A party may file with the Supreme Court a petition to review an adverse decision by the Court of Appeals. See Wis. Stat. § 808.10 and Rule 809.62.


APPEAL from a judgment of the circuit court for Milwaukee County: RONALD S. BROOKS, Judge.


Reversed.


Scott Morrissey appeals from the judgment of conviction for operating an automobile while under the influence of an intoxicant - third offense, following his guilty plea. He argues that the trial court erred in denying his motion to suppress evidence. This court agrees and, therefore, reverses.

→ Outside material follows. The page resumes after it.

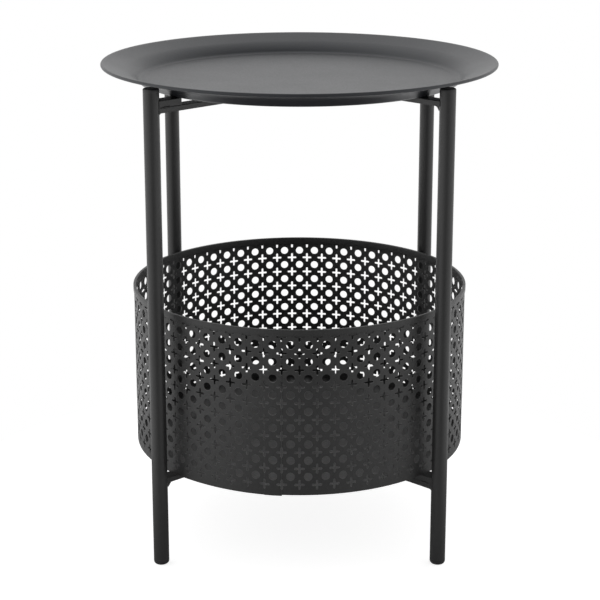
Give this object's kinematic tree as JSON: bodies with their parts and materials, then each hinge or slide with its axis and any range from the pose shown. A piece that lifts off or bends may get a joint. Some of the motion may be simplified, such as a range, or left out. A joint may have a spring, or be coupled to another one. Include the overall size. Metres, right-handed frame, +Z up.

. The facts relevant to the resolution of the issue on appeal are undisputed. On July 26, 1998, City of Wauwatosa Police Officer Peter John Drusick arrested Morrissey for operating an automobile while under the influence of an intoxicant. The parties stipulated to the following facts:


After being advised of his rights under the Implied Consent Law, [Morrissey] was asked to submit to a blood test. When [Morrissey] indicated that he did not wish to do so, he was told by law enforcement, that if he did not agree to submit that he would be strapped down and blood would be forcibly drawn from him. Based upon that information, [Morrissey] agreed to submit to a blood test. [Morrissey] was willing to submit to a breath test (Intoxilyzer 5000).


. Morrissey offers several theories in support of his arguments that he "did not in fact consent to seizure of his blood nor was there valid implied consent," and, further, that the seizure of his blood was "unreasonable under the fourth amendment." While some of his theories are imprecise and unconvincing, one is specific, significant and, as measured by Wisconsin case law, novel. Morrissey maintains, "The only penalty for refusing under the implied consent law is the revocation of the defendant's operating privileges-nothing in the implied consent law authorizes an involuntary blood draw."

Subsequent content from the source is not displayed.